Nada de extranjeros sin pasaporte, sino hijos de Dios muy queridos, nos dirá el padre De Lubac, a quien gustaba repetir que nuestra paradoja era estar hechos de tal modo que podamos y debamos esperar nuestra plenificación como don y como propia elaboración. Tal es nuestra peculiar y auténtica naturaleza. Los creyentes estimamos que ello es así porque el centro de nuestra gravitación no es algo sino Alguien, con rostro y nombre humanos, la persona del Verbo, encarnado en Jesús.
* * *
Ante las tres convicciones anticristianas que Chesterton acotaba para argumentarlas, a saber, que el ser humano es un mero animal evolucionado, que la religión primitiva nació del terror y de la ignorancia, y que los sacerdotes han abrumado de amarguras y nieblas a las sociedades cristianas, la visión de Pablo de Tarso coloca al hombre en el pedestal de la creación como criatura de Dios, como su proyecto más querido, frustrado por el pecado original y redimido después por Cristo, ofreciéndole para siempre sus preciadas señas de identidad: «hijos de Dios y herederos de su gloria». San Pablo subrayará con precisión: «Somos hijos de Dios y aún no se ha manifestado lo que seremos...».
El hombre se perfila así como proyecto de Dios, encaminado a su realización en el escenario de la historia y a su plenitud en la metahistoria, conforme a la definición de «cielo» que ofreciera el papa Juan Pablo II: «La plenitud en la intimidad con Dios».
El hombre se recorta en el horizonte de la historia como caminante, sembrador y testigo. Primero, caminante y peregrino por los caminos polvorientos de una existencia enmarcada en el espacio y en el tiempo, consciente de que la vida comienza y termina, tiene un pórtico y un epílogo. Quizá por eso, la imagen del peregrino es una de las más apropiadas. No tenemos morada fija y habitamos en tiendas de campaña, expuestos a las tormentas y a los vendavales.
Segundo, la imagen del sembrador, todos somos sembradores, con la semilla de nuestra palabra, de nuestras obras, de nuestras acciones. Nada de lo que hacemos o decimos se pierde, sino que lleva la fuerza de la levadura en medio de la masa o del grano de trigo en el surco de la besana.

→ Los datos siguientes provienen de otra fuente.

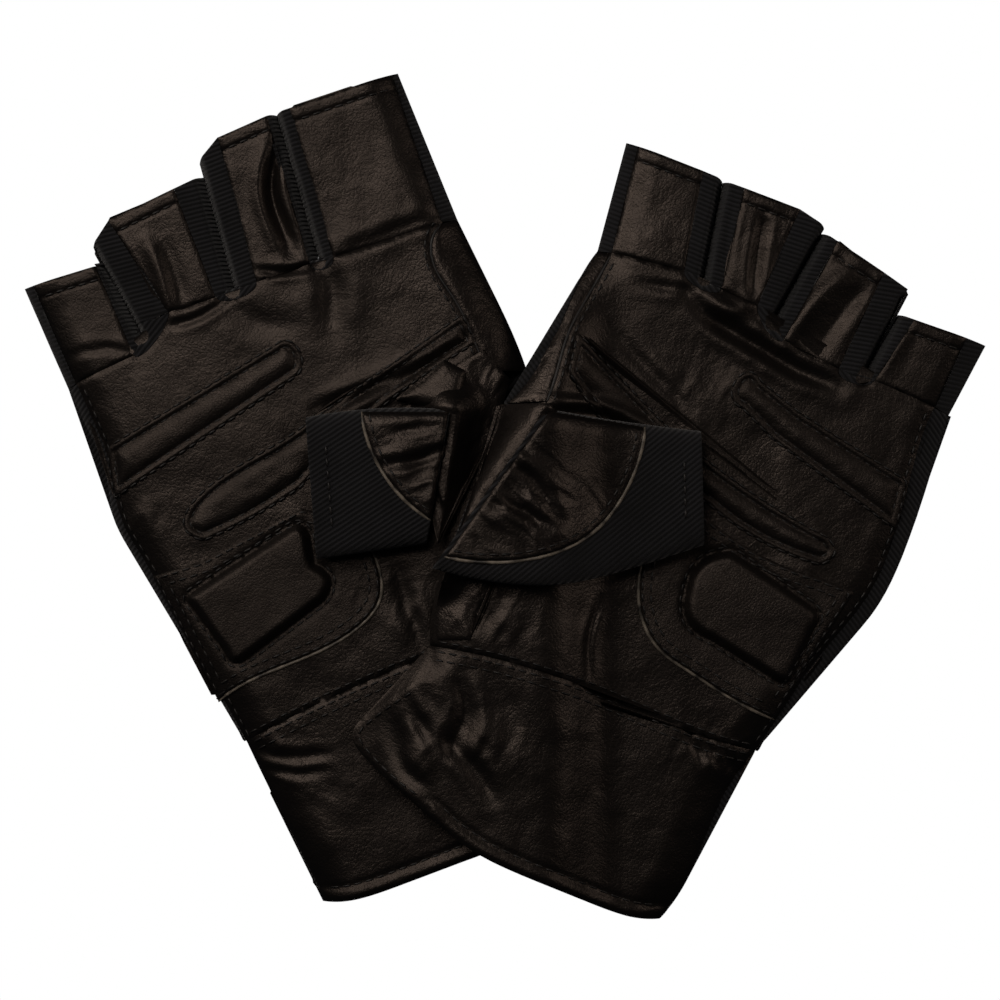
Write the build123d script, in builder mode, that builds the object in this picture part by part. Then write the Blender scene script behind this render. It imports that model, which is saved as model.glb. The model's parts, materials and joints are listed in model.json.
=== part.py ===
"""A pair of fingerless leather gloves with padded palms, laid palm up and crossed at the cuffs.

Row frame, in millimetres: +Z points up out of the palms, +Y towards the fingertips and +X across the
pair. The origin is on the floor, below the middle of the pair. The right-hand glove lies flat on the
floor. The left-hand glove lies half on the floor and half on the right-hand one, so every piece of it
is cut from a slab that steps up over the glove below.
"""

import math
import os
from dataclasses import dataclass

from build123d import *

# Material thicknesses
LEATHER = 1.2
TWILL = 1.0
THIN_LEATHER = 1.0
HOOK_TAPE = 0.6

# Heights of the layers above the glove's own base
GLOVE_HEIGHT = 9.6
STRIP_RISE = 1.6
STRIP_FOAM = 0.8
PATCH_RISE = 0.8
PAD_RISE = 3.0
GEL = 2.0
THUMB_BASE = GLOVE_HEIGHT + STRIP_RISE + 0.2
THUMB_HEIGHT = 7.4
THUMB_TOP = THUMB_BASE + THUMB_HEIGHT + THIN_LEATHER

# Insets and clearances
HINGE_GAP = 0.4
FOAM_INSET = 2.6
SAMPLE = 3.0
ELASTIC_WIDTH = 8.0
ELASTIC_RISE = 1.0
CROTCH_RADIUS = 1.9
CROTCH_WALL = 0.8

# Closing strap
STRAP = 1.2
STRAP_STACK = STRAP + HOOK_TAPE + 0.1
SINGLE_TAPE = HOOK_TAPE

# The step by which the left-hand glove climbs onto the right-hand one
CLIMB = GLOVE_HEIGHT + 0.4
CLIMB_TOP_X = 7.0
CLIMB_FOOT_X = 32.0

# Larger than the pair in every direction
REACH = 200.0
TALL = 60.0


@dataclass
class Finger:
    """One finger stall: the four corners of its outline, and how far the leather stands in from them."""

    base: tuple
    tip: tuple
    left_wall: tuple
    right_wall: tuple
    outer_side: str = ""

    def along(self, ends, share):
        """The point a distance from the first end towards the second, or back from the second."""
        (x0, y0), (x1, y1) = ends
        length = math.hypot(x1 - x0, y1 - y0)
        step = share if share >= 0 else length + share
        return (x0 + (x1 - x0) * step / length, y0 + (y1 - y0) * step / length)

    def direction(self):
        """Unit vector from the middle of the base to the middle of the tip."""
        dx = sum(p[0] for p in self.tip) - sum(p[0] for p in self.base)
        dy = sum(p[1] for p in self.tip) - sum(p[1] for p in self.base)
        length = math.hypot(dx, dy)
        return dx / length, dy / length

    def root(self):
        """The base corners, moved clear of the palm."""
        dx, dy = self.direction()
        return tuple((x + dx * HINGE_GAP, y + dy * HINGE_GAP) for x, y in self.base)

    def front(self):
        """Corners of the leather on the palm side: base left, base right, tip right, tip left."""
        base, tip = self.root(), self.tip
        return [
            self.along(base, self.left_wall[0]),
            self.along(base, -self.right_wall[0]),
            self.along(tip, -self.right_wall[1]),
            self.along(tip, self.left_wall[1]),
        ]

    def footprint(self):
        """Corners of the whole stall, in the same order."""
        base, tip = self.root(), self.tip
        return [base[0], base[1], tip[1], tip[0]]


@dataclass
class Glove:
    """The pattern of one glove, as it lies: outlines are points in the row frame."""

    name: str
    climb: float
    turn: int
    cuff_floor: float
    fingers: dict
    crotches: list
    palm_top: list
    web_seam: list
    web_edge: list
    thumb_hole: list
    heel_edge: list
    wrist_seam: list
    pinky_seam: list
    pinky_edge: list
    upper_strip: list
    lower_strip: list
    heel_patch: list
    gel_pad: list
    cuff_left: list
    cuff_hem: list
    cuff_right: list
    thumb: list
    thumb_channel: list
    thumb_patch: list
    thumb_root: list
    strap: list
    strap_low: float
    hook_pad: list
    loop_pad: list
    elastic: list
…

Tercero, testigos, es decir, consumadores operativos de una misión que sentimos y llevamos impresa en lo más vivo del alma. En la hora presente hacen falta más testigos que maestros, decía Pablo VI. Es decir, más ejemplos que buenas palabras.
A lo largo de la vida, el hombre deberá emprender cuatro hermosas tareas, por etapas, vividas en el esfuerzo cotidiano: primero, su realización; segundo, su reconciliación; tercero, su restauración, y cuarto, su resurrección.
Así ha de sentirse cada día: realizado en su vocación y profesión, fiel a sus compromisos, puntual en sus trabajos y esfuerzos; reconciliado consigo mismo, satisfecho con su hacer y quehacer a través de la integridad de su vida, sin traicionar sus principios ni desviarse de su camino, reconciliado asimismo con su Padre Dios, en la transparencia de una conciencia libre; restaurado y reparado por un exigente examen que descubre con humildad los desconchones propios para que la ruina no amenace el edificio; y, por último, resucitado, es decir, «vuelto a la vida» tras la muerte de un fracaso o de una derrota, con ilusión creciente.